In recent years considerable progress has been made in the fabrication of quasi one dimensional nanostructures. Such quantum wires are ideal tools for studying the interplay of impurity and interaction effects. It is even possible to form one dimensional quantum dots coupled to one channel quantum wires [1] and probe their transport properties in the linear and non-linear regime where the latter gives insight in the spectral properties of the system. The mutual Coulomb interaction is often treated phenomenologically - as in classical Coulomb blockade theory in terms of a capacitance assigned to the dot. In one dimension however interactions can be accounted for microscopically by employing bosonisation.
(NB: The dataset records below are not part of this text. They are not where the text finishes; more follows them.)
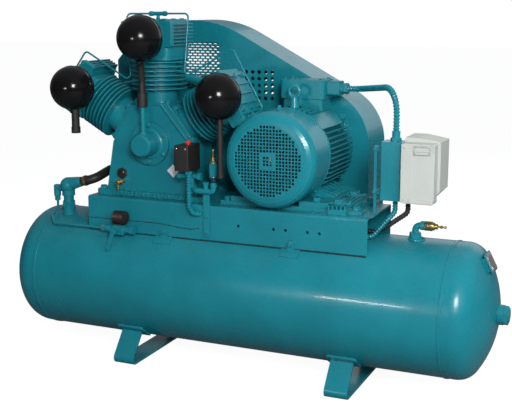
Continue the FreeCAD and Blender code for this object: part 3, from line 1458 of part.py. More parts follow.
# --------------------------------------------------------------------- motor
def motor_housing():
    """Finned stator housing with mounting pads for feet and box."""
    y0 = COVER_Y1 + 2
    length = BODY_Y1 - y0
    tube = cyl((MOTOR_X, y0, MOTOR_Z), (0, 1, 0), BODY_R, length)
    parts = [tube]
    for k in range(12):
        h = (k - 5.5) * 17.0
        reach = math.sqrt(BODY_FIN_R ** 2 - h ** 2)
        parts.append(box(MOTOR_X - reach, MOTOR_X + reach, FIN_Y0, BODY_Y1 - 6,
                         MOTOR_Z + h - 2, MOTOR_Z + h + 2))
    for k in range(9):
        x = MOTOR_X + (k - 4) * 17.0
        reach = math.sqrt(BODY_FIN_R ** 2 - (x - MOTOR_X) ** 2)
        parts.append(box(x - 2, x + 2, FIN_Y0, BODY_Y1 - 6, MOTOR_Z - reach, MOTOR_Z + reach))
    parts.append(cyl((MOTOR_X, y0, MOTOR_Z), (0, 1, 0), COLLAR_R, FIN_Y0 - y0 + 2))
    parts.append(cyl((MOTOR_X, BODY_Y1 - 14, MOTOR_Z), (0, 1, 0), 142, 14))
    for side in (-1, 1):
        near = (MOTOR_X + side * 70, MOTOR_Z + 70)
        wedge = prism_y([near, (near[0] + side * 18, MOTOR_Z + 160), (near[0] + side * 90, MOTOR_Z + 104)],
                        y0 + 4, PAD_Y1)
        parts.append(wedge.common(cyl((MOTOR_X, y0, MOTOR_Z), (0, 1, 0), BODY_FIN_R + 2, length)))
    shape = fuse(parts)
    tools = [cyl((MOTOR_X, y0 - 1, MOTOR_Z), (0, 1, 0), 116, length + 2)]
    tools.append(box(MOTOR_X - 82, MOTOR_X + 82, BOX_Y0, BOX_Y1, MOTOR_Z + 140, MOTOR_Z + 200))
    tools.append(cyl((MOTOR_X, EYE_Y, MOTOR_Z + 134), (0, 0, 1), 24, 40))
    for side in (-1, 1):
        x0, x1 = sorted((MOTOR_X + side * 70, MOTOR_X + side * 190))
        tools.append(box(x0, x1, FOOT_Y0 - 1, FOOT_Y1 + 1, MOTOR_Z - 200, MOTOR_Z - 104))
    return cut(shape, tools)


FIN_Y0 = 12.0
COLLAR_R = 150.0
PAD_Y1 = 190.0
EYE_Y = 55.0
FOOT_Y0 = 14.0
FOOT_Y1 = 200.0
FOOT_PAD_Y0 = -88.0


def motor_collar():
    """Space taken by the plain collar at the fan end of the housing."""
    return cyl((MOTOR_X, COVER_Y1, MOTOR_Z), (0, 1, 0), COLLAR_R + 0.1, FIN_Y0 + 2.1 - COVER_Y1)


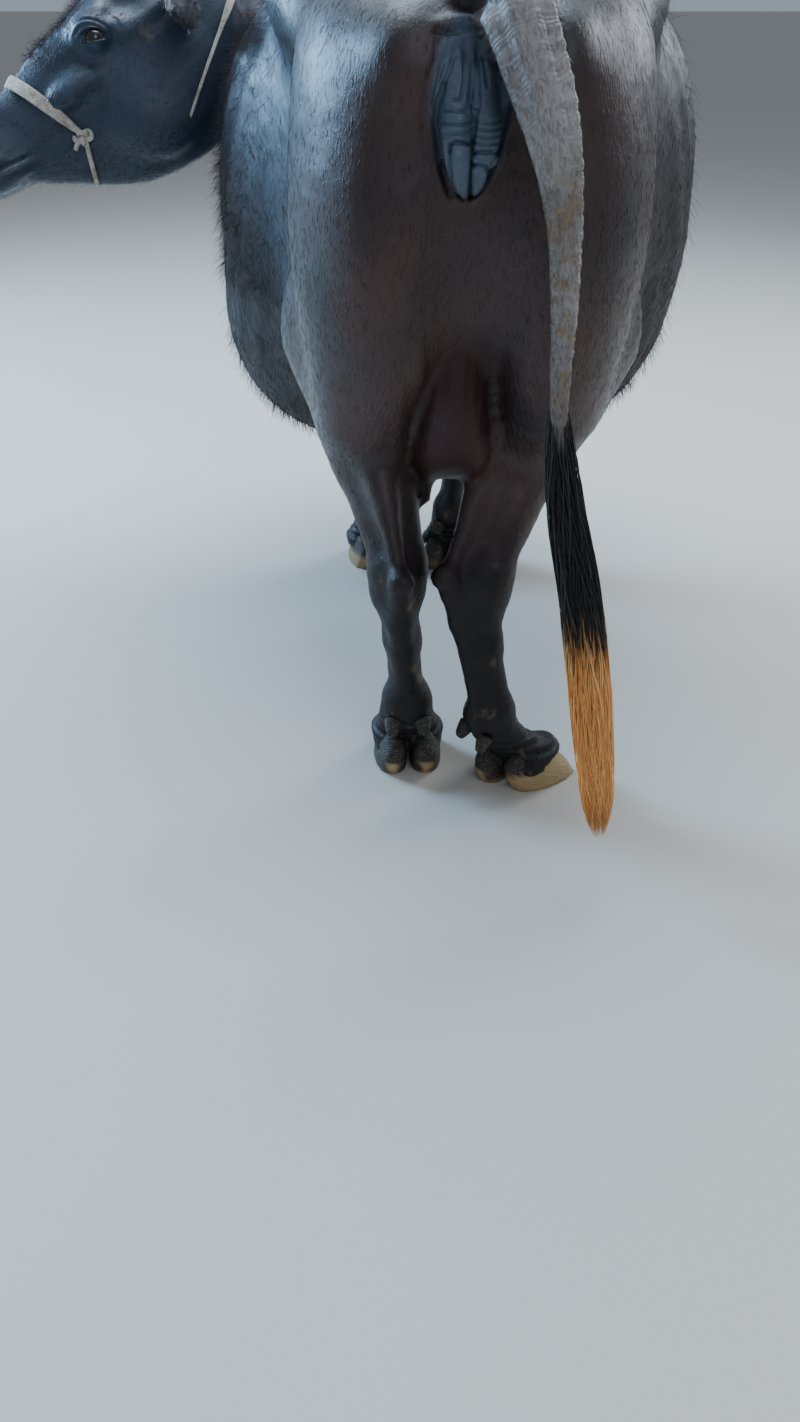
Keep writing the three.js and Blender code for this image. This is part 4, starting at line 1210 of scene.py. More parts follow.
def make_hide():
    f = Finish("hide")
    colour = f.tint(f.mark("switch"), hide_colour(f), SWITCH_SKIN)
    head_turn = Matrix(HEAD_AXES.tolist()).to_euler()
    down = f.stretched((300, 300, 42))
    down_fine = f.stretched((900, 900, 110))
    face_way = f.stretched((300, 50, 300), head_turn)
    streaks = f.noise(1.0, 4, 0.6, down)
    hairs = f.noise(1.0, 3, 0.6, down_fine)
    face_streaks = f.noise(1.0, 4, 0.6, face_way)
    streaks = streaks + (face_streaks - streaks) * f.mark("streaky")
    colour = f.tint(streaks.within(0.4, 0.8) * 0.25, colour, STREAK)
    straw_cells = f.cells(75.0, out="Distance")
    straw_pick = f.node("ShaderNodeSeparateColor", None, {0: f.cells(75.0, out="Color")})
    flecks = (1 - straw_cells.within(0.05, 0.12)) * straw_pick.within(0.93, 0.94)
    flecks = flecks * f.noise(5.0, 2).within(0.5, 0.62)
    colour = f.tint(flecks, colour, STRAW)
    pores = f.cells(420.0, out="Distance")
    wrinkle = f.mark("crease_phase").sine() * 0.5 + 0.5
    wrinkle = wrinkle * f.mark("crease_depth") * (0.35 + 0.9 * f.noise(55.0, 3))
    lumps = f.noise(60.0, 4, 0.6)
    relief_ = f.bump(lumps, 0.0022, 0.6)
    relief_ = f.bump(streaks, 0.0012, 0.8, relief_)
    relief_ = f.bump(hairs, 0.0005, 0.7, relief_)
    relief_ = f.bump(pores, 0.00035, 0.5, relief_)
    relief_ = f.bump(wrinkle, 0.0022, 0.8, relief_)
    gloss = 0.33 + 0.16 * streaks + 0.16 * f.noise(14.0, 3) + 0.14 * f.mark("pale") + 0.1 * f.mark("dusty")
    sheen = hide_sheen(f, 0.40) * (1 - 0.8 * f.mark("udderly"))
    return f.use(Base_Color=colour, Roughness=gloss, Coat_Weight=sheen, Normal=relief_)


def make_hair(name, tip_light):
    f = Finish(name)
    colour = f.tint(f.mark("switch"), hide_colour(f), ORANGE)
    colour = f.tint(f.mark("along") * f.mark("shade") * tip_light, colour, LIT_TIP)
    strands = f.noise(1.0, 2, 0.5, f.stretched((1500, 1500, 120)))
    lie = f.node("ShaderNodeAttribute", {"attribute_name": "skin_way"}, out="Vector")
    own = f.node("ShaderNodeNewGeometry", out="Normal")
    facing = f.node("ShaderNodeMix", {"data_type": "VECTOR"}, {0: 0.22, 4: lie, 5: own}, 1)
    return f.use(
        Base_Color=colour, Roughness=0.32 + 0.16 * f.mark("shade"), Coat_Weight=hide_sheen(f, 0.38),
        Normal=f.bump(strands, 0.0004, 0.4, facing),
    )


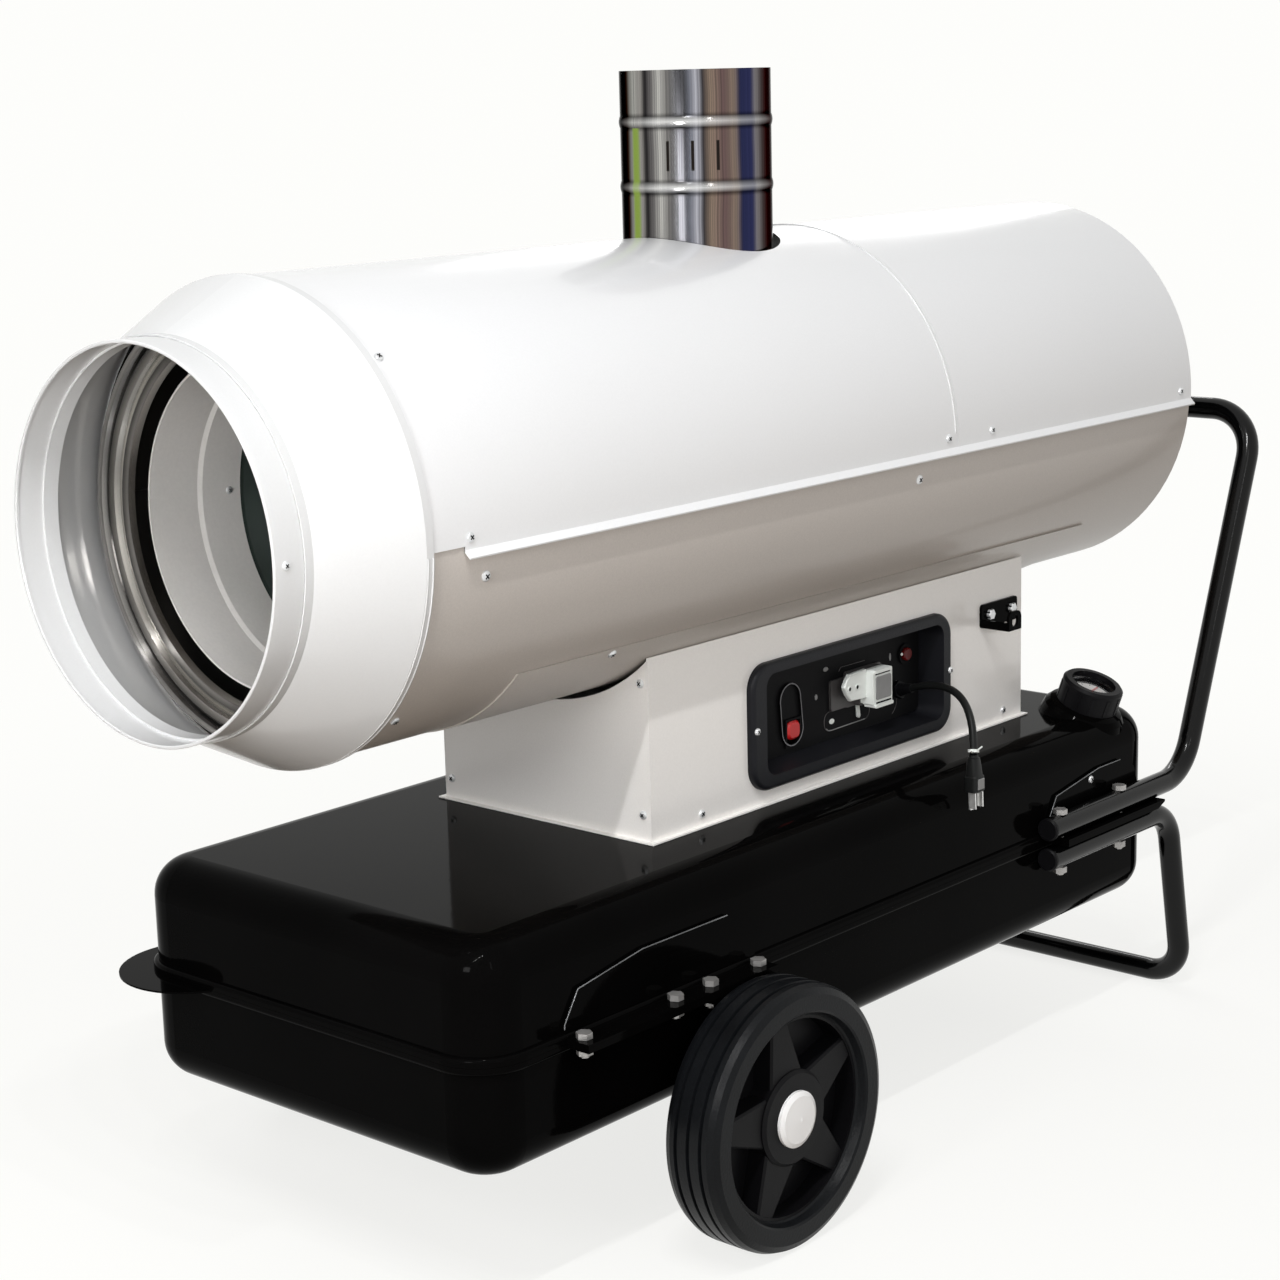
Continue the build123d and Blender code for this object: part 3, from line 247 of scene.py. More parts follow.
def flue_metal():
    """Polished tube with painted reflections as upright bands round it, painted highlights on its beads,
    painted shade lines beside the beads, and painted shade in its slots and bore.
    """
    m, tree, shader, place = start("flue_metal", 1.0, 0.0, 0.5)
    shader.inputs["Specular Tint"].default_value = (0.3, 0.3, 0.3, 1)
    away = dot(tree, place, (-0.765, -0.644, 0))
    across = dot(tree, place, (0.644, -0.765, 0))
    turn = maths(tree, "ARCTAN2", across, away)
    around = spread(tree, turn, 0, 1, -math.pi, math.pi)
    wobble = maths(tree, "MULTIPLY", maths(tree, "SUBTRACT", noise(tree, place, 9, 2), 0.5), 0.012)
    around = maths(tree, "ADD", around, wobble)
    # Colour bands by the angle round the pipe: painted reflections.
    reflection_streaks = colours(tree, around, [
        (0.0, (0.30, 0.28, 0.27)), (0.06, (0.08, 0.07, 0.07)), (0.12, (0.50, 0.49, 0.48)),
        (0.19, (0.16, 0.14, 0.13)), (0.255, (0.012, 0.010, 0.011)), (0.30, (0.015, 0.012, 0.012)),
        (0.325, (0.075, 0.055, 0.045)), (0.346, (0.50, 0.50, 0.47)), (0.372, (0.42, 0.40, 0.38)),
        (0.386, (0.015, 0.014, 0.016)), (0.404, (0.20, 0.19, 0.19)), (0.424, (0.68, 0.67, 0.64)),
        (0.442, (0.24, 0.23, 0.225)), (0.456, (0.20, 0.20, 0.21)), (0.462, (0.055, 0.055, 0.06)),
        (0.478, (0.055, 0.055, 0.06)), (0.490, (0.24, 0.25, 0.30)),
        (0.502, (0.66, 0.66, 0.74)), (0.516, (0.05, 0.045, 0.05)), (0.531, (0.36, 0.27, 0.21)),
        (0.560, (0.19, 0.12, 0.12)), (0.584, (0.33, 0.25, 0.20)), (0.600, (0.03, 0.035, 0.10)),
        (0.630, (0.04, 0.045, 0.13)), (0.645, (0.28, 0.26, 0.27)), (0.666, (0.10, 0.08, 0.08)),
        (0.70, (0.09, 0.035, 0.035)), (0.75, (0.05, 0.02, 0.025)), (0.82, (0.24, 0.22, 0.21)),
        (0.88, (0.55, 0.54, 0.53)), (0.94, (0.10, 0.09, 0.09)), (1.0, (0.30, 0.28, 0.27)),
    ])
    lines = tree.nodes.new("ShaderNodeCombineXYZ")
    tree.links.new(around, lines.inputs[0])
    fine = noise(tree, lines.outputs[0], 260, 2)
    thin = colours(tree, fine, [(0.35, (0.45, 0.45, 0.46)), (0.65, (0.86, 0.86, 0.85))])
    reflection_streaks = mixed(tree, 1.0, reflection_streaks, thin, "MULTIPLY")
    height = dot(tree, place, (0, 0, 1))
    level = spread(tree, height, 0, 1, *FLUE_HEIGHTS)
    # Bead heights times the side towards the light: a painted highlight on the beads.
    beads = greys(tree, level, [
        (0.24, 0), (0.255, 0), (0.285, 0.75), (0.325, 0), (0.63, 0), (0.645, 0), (0.68, 0.75), (0.715, 0),
    ])
    lit = greys(tree, around, [
        (0.0, 0.3), (0.25, 0.12), (0.36, 0.30), (0.42, 0.85), (0.47, 1.0), (0.53, 0.80), (0.60, 0.40),
        (0.75, 0.12), (1.0, 0.3),
    ])
    # Darker lines just below and above each bead: painted shade.
    bead_shade_lines = greys(tree, level, [
        (0.228, 1.0), (0.250, 0.35), (0.2844, 1.0), (0.318, 0.35), (0.342, 1.0),
        (0.622, 1.0), (0.644, 0.35), (0.678, 1.0), (0.712, 0.35), (0.736, 1.0),
    ])
    reflection_streaks = mixed(tree, 1.0, reflection_streaks, bead_shade_lines, "MULTIPLY")
    # A green band low on one side of the flue: a painted reflection.
    low = maths(tree, "LESS_THAN", height, GREEN_REFLECTION_TOP)
    strip = greys(tree, around, [(0.340, 0), (0.348, 1), (0.362, 1), (0.370, 0)])
    green_reflection = maths(tree, "MULTIPLY", low, channel(tree, strip))
    reflection_streaks = mixed(tree, green_reflection, reflection_streaks, (0.24, 0.34, 0.07))
    # Painted highlight on the beads, mixed towards white.
    pale = maths(tree, "MULTIPLY", channel(tree, beads), channel(tree, lit))
    reflection_streaks = mixed(tree, pale, reflection_streaks, (0.92, 0.92, 0.92))
    # Slot floors and the bore painted near black: painted shade.
    flat = vector_maths(tree, "MULTIPLY_ADD", place, (1, 1, 0), (-FLUE_X, 0, 0))
    dark = maths(tree, "LESS_THAN", vector_maths(tree, "LENGTH", flat), DARK_WITHIN)
    reflection_streaks = mixed(tree, dark, reflection_streaks, (0.02, 0.016, 0.014))
    tree.links.new(reflection_streaks, shader.inputs["Base Color"])
    tree.links.new(spread(tree, fine, 0.10, 0.20), shader.inputs["Roughness"])
    relief(tree, shader, fine, 0.04)
    return m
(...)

Then one usually resorts to the long wave length zero range limit of the interaction and can use Luttinger liquid theory. These treatments disguise effects due to the long range nature of Coulomb interaction. On the one hand the microscopic charging energy of the quantum dot between the links is underestimated in the zero range interaction. On the other hand one cannot treat leads and dot as separate systems when the interaction intermediates through barriers between all parts of the system. Basically this leads to an ``open'' quantum dot. We use Luttinger liquid theory and a particular form of finite range interaction to investigate its impact on the charging effects and spectral properties of a system consisting of a double barrier structure in a quantum wire and compare to the usual zero range interaction case. We provide a microscopic description of Coulomb blockade and single electron tunneling and compare our results with recent experiments.

[1] O.M. Auslaender et al., Phys. Rev. Lett 84, 1764 (2000).